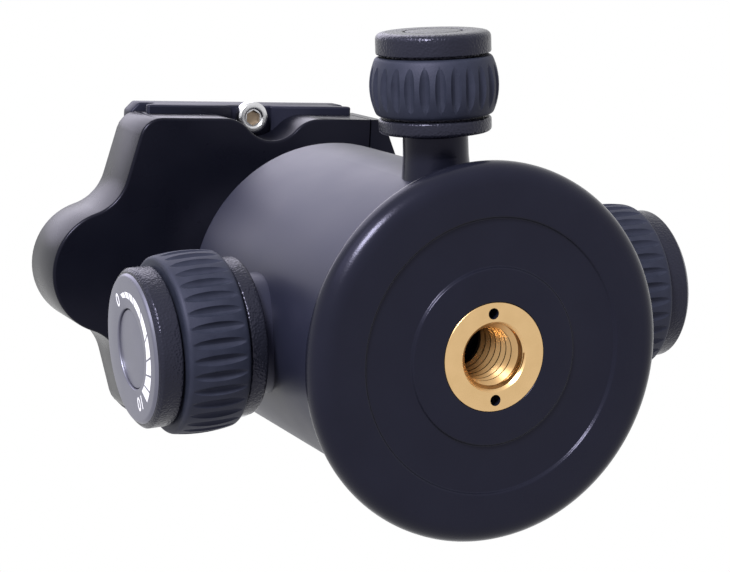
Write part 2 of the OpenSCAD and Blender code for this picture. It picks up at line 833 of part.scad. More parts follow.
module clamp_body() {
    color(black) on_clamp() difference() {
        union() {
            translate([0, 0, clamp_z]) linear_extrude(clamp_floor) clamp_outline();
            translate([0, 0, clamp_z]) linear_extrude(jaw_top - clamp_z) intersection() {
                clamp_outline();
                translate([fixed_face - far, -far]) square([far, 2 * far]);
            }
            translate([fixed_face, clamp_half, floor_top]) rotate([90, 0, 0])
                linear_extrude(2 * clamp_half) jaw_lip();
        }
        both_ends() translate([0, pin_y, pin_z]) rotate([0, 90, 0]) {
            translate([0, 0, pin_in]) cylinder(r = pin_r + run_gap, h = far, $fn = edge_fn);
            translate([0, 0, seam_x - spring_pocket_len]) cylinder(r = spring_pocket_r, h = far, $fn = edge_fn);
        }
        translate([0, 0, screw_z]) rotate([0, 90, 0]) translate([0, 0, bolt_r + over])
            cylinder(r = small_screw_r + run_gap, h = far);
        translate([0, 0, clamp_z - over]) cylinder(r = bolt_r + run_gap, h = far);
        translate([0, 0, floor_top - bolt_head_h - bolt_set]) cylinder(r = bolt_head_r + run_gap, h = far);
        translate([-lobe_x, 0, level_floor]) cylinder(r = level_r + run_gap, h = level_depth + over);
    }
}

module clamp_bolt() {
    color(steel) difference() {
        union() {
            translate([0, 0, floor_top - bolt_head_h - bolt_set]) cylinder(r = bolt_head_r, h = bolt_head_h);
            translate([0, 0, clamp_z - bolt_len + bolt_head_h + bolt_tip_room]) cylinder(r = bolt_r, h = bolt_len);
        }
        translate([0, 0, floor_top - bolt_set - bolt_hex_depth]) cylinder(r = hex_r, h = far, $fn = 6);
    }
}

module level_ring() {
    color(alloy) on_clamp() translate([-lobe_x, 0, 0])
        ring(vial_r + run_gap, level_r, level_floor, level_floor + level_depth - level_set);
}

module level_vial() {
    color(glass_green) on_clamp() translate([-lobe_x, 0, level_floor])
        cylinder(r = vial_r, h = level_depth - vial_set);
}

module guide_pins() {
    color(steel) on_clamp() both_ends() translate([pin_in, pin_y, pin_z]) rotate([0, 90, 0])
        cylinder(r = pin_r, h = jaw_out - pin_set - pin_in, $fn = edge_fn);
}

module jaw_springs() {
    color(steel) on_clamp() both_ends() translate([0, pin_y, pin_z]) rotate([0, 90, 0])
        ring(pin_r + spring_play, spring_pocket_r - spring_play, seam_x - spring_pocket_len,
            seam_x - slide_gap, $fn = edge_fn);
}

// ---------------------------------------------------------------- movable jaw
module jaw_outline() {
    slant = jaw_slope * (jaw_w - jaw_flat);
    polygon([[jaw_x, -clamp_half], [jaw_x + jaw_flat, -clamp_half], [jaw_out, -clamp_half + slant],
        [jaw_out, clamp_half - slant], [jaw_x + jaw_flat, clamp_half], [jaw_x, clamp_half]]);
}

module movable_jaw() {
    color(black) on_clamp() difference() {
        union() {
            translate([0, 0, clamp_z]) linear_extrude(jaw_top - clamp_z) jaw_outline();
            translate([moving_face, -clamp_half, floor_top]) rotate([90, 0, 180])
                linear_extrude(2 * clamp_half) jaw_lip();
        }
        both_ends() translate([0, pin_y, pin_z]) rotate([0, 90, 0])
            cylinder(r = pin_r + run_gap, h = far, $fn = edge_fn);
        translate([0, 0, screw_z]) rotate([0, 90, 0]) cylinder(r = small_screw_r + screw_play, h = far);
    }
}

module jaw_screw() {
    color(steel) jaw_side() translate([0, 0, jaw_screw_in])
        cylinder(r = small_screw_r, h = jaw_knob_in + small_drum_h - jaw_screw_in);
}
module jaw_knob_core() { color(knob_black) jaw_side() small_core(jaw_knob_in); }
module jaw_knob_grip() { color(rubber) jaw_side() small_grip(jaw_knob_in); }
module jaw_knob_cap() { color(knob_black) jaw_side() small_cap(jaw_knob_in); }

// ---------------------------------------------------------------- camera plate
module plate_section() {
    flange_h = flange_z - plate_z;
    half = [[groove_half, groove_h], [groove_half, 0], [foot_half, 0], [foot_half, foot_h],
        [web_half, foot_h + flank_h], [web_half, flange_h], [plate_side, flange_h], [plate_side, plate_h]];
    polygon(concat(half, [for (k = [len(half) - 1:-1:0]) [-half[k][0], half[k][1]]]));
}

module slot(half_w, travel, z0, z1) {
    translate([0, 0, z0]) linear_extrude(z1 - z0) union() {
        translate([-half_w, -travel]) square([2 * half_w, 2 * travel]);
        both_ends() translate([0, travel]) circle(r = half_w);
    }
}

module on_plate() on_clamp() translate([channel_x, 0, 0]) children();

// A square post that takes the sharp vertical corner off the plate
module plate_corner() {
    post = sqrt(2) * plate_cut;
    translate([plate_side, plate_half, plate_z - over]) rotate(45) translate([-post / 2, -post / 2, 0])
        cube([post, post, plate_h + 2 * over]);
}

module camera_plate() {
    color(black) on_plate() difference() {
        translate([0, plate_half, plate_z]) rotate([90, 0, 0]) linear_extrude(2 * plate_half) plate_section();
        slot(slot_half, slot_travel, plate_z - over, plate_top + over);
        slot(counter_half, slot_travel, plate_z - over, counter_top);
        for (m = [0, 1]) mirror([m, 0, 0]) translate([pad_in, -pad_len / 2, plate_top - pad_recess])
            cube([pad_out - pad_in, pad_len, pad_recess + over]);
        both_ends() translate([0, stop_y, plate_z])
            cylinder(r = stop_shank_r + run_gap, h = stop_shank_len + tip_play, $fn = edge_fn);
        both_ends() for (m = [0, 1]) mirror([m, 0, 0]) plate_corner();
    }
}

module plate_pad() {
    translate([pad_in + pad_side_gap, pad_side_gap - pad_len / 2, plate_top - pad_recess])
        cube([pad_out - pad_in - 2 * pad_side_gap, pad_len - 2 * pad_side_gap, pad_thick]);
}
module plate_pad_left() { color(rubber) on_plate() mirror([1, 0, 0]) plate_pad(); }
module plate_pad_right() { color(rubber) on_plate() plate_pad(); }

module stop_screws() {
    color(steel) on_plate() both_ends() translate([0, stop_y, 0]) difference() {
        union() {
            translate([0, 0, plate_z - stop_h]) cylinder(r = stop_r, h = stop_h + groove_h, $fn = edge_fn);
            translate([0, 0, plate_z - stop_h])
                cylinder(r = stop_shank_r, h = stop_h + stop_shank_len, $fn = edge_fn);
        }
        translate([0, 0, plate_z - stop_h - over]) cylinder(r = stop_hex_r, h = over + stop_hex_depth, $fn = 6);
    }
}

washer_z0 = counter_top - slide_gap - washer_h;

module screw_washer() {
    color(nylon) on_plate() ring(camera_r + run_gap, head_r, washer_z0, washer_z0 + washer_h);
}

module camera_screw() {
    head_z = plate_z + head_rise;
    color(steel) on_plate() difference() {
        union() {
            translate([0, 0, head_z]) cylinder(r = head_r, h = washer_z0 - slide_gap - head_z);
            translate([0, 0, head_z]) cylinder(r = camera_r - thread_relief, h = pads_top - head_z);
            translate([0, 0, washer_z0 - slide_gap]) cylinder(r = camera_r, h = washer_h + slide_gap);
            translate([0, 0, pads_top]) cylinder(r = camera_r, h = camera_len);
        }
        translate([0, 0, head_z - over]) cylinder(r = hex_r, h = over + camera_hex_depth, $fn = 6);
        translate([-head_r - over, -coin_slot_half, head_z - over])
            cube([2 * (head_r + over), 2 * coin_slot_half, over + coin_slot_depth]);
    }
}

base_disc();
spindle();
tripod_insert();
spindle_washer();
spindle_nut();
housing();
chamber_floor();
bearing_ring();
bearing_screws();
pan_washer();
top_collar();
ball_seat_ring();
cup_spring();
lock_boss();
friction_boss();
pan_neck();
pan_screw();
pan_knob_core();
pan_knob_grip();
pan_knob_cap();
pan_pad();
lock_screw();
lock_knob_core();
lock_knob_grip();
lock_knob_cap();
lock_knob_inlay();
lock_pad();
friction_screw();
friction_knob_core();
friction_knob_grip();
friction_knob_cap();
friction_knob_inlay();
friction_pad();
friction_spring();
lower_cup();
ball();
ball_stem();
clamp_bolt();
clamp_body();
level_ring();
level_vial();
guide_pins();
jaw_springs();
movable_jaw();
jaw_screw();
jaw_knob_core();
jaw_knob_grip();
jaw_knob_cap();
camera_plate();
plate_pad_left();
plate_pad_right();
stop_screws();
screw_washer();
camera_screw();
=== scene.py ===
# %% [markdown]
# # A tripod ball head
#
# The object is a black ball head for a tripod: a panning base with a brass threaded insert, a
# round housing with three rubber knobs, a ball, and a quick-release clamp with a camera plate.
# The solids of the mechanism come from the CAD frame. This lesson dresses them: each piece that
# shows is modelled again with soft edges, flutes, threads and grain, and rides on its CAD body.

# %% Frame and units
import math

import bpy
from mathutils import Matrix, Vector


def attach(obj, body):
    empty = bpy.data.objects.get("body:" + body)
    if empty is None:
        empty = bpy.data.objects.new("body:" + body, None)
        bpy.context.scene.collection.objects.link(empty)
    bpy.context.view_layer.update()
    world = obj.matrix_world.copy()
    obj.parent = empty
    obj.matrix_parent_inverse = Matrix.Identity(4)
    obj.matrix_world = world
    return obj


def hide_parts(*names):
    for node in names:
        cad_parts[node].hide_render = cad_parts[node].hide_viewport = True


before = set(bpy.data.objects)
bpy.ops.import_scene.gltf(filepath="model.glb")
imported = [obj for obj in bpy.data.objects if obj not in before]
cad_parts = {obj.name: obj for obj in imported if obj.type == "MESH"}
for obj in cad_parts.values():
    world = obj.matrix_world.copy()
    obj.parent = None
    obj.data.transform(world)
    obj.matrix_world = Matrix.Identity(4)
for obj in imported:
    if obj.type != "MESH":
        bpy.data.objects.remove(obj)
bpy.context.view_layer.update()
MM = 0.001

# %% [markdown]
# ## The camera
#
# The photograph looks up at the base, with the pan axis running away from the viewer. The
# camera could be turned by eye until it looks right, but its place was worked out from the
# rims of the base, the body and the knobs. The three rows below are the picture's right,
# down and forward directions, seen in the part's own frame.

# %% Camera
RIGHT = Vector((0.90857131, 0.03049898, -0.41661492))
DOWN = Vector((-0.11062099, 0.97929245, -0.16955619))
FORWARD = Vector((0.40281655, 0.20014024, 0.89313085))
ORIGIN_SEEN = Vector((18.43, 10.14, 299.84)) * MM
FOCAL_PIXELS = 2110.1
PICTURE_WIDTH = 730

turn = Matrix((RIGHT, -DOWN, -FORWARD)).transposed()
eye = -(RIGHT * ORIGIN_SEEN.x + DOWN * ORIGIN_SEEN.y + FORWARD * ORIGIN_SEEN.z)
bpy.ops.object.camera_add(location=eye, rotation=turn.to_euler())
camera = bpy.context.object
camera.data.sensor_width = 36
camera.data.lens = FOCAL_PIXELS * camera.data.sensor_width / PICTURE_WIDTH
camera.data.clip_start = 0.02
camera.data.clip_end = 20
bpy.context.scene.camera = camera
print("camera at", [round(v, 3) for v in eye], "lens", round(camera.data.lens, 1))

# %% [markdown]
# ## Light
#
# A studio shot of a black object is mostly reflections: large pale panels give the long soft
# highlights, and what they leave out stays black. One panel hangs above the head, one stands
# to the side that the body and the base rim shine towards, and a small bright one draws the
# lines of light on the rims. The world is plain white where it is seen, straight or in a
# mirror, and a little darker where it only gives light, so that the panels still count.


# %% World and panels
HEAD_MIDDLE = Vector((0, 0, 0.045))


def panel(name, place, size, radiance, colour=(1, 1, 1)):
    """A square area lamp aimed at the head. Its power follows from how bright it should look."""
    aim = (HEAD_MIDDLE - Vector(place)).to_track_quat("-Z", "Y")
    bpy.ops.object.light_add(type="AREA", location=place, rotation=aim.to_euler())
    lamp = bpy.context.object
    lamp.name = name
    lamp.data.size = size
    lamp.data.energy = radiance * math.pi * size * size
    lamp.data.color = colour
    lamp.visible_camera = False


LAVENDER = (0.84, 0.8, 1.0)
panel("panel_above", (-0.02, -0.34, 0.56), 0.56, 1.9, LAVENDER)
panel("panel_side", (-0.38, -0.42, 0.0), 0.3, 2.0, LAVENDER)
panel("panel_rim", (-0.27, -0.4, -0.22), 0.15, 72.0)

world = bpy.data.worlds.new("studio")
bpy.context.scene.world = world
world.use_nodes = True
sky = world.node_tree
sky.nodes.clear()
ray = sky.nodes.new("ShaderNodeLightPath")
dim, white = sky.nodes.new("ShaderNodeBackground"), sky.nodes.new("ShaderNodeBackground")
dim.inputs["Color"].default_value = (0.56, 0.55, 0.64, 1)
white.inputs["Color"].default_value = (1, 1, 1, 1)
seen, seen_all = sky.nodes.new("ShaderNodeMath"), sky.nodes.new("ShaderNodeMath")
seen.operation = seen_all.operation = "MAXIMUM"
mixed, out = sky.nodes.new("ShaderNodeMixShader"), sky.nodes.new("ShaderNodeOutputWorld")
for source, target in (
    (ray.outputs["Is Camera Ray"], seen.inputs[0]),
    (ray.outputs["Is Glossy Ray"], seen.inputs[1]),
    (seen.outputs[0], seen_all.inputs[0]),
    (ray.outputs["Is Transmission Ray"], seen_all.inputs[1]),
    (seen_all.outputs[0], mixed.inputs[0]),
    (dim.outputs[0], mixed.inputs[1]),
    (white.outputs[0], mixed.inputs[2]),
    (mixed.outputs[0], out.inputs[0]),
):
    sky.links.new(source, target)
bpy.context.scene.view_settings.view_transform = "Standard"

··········

__SET PROBLEM__.
Extract, word for word, every line beginning with the one that holds "base_disc();" and concluding with the one that holds "import math". Include both of those lines.

__TASK RESPONSE__.
base_disc();
spindle();
tripod_insert();
spindle_washer();
spindle_nut();
housing();
chamber_floor();
bearing_ring();
bearing_screws();
pan_washer();
top_collar();
ball_seat_ring();
cup_spring();
lock_boss();
friction_boss();
pan_neck();
pan_screw();
pan_knob_core();
pan_knob_grip();
pan_knob_cap();
pan_pad();
lock_screw();
lock_knob_core();
lock_knob_grip();
lock_knob_cap();
lock_knob_inlay();
lock_pad();
friction_screw();
friction_knob_core();
friction_knob_grip();
friction_knob_cap();
friction_knob_inlay();
friction_pad();
friction_spring();
lower_cup();
ball();
ball_stem();
clamp_bolt();
clamp_body();
level_ring();
level_vial();
guide_pins();
jaw_springs();
movable_jaw();
jaw_screw();
jaw_knob_core();
jaw_knob_grip();
jaw_knob_cap();
camera_plate();
plate_pad_left();
plate_pad_right();
stop_screws();
screw_washer();
camera_screw();
=== scene.py ===
# %% [markdown]
# # A tripod ball head
#
# The object is a black ball head for a tripod: a panning base with a brass threaded insert, a
# round housing with three rubber knobs, a ball, and a quick-release clamp with a camera plate.
# The solids of the mechanism come from the CAD frame. This lesson dresses them: each piece that
# shows is modelled again with soft edges, flutes, threads and grain, and rides on its CAD body.

# %% Frame and units
import math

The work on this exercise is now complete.